== Listed records
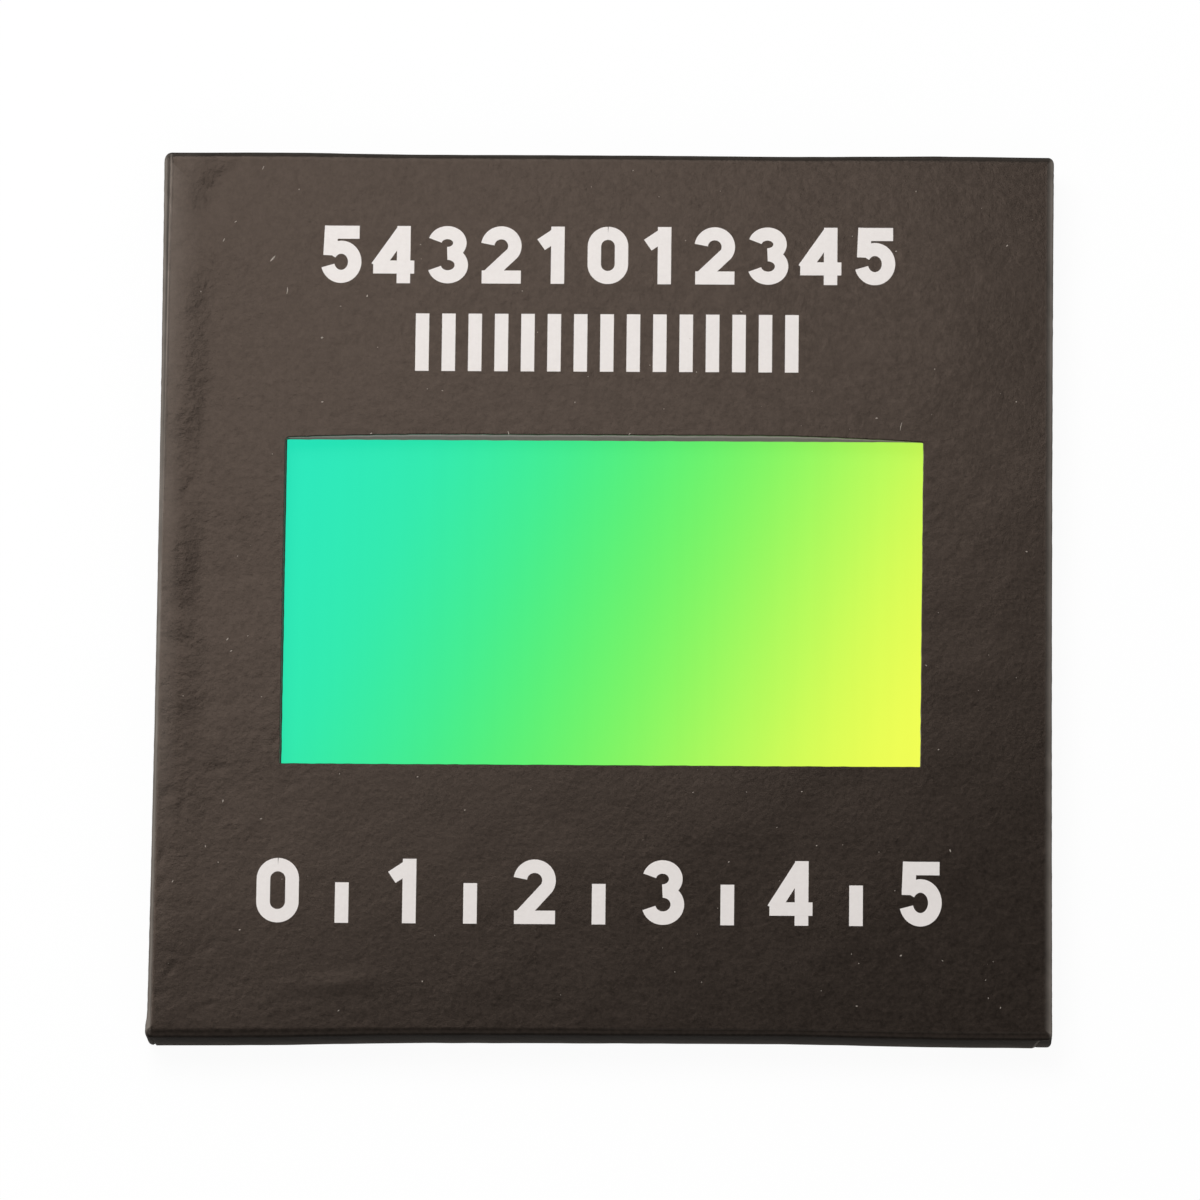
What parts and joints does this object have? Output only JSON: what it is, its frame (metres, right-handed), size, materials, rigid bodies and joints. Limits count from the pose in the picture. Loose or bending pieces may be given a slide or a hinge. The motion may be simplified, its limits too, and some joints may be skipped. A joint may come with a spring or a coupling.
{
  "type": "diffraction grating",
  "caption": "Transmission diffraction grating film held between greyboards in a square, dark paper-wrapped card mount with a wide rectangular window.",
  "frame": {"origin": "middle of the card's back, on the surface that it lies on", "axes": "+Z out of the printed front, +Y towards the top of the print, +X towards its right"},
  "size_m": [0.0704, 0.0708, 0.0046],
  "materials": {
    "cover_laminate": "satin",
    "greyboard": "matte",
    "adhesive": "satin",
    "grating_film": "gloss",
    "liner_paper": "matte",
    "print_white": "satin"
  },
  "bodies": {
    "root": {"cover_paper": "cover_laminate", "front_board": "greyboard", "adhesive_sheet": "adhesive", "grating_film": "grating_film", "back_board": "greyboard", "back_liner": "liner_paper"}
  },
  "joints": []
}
====
== Listed records
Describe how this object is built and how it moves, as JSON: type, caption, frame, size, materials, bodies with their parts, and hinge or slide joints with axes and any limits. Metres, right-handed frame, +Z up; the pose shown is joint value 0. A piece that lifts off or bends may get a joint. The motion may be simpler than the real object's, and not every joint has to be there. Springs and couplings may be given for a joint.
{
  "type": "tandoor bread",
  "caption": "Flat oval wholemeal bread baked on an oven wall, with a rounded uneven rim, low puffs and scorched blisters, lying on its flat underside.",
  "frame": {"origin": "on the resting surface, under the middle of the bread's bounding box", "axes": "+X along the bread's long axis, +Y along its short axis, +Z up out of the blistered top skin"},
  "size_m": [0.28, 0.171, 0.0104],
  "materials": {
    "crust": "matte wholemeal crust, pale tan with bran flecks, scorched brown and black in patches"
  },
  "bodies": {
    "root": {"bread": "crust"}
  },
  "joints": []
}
====
Requirement —
Reply with only the number of lines in the material above where the string "hinge" appears.

Task result —
2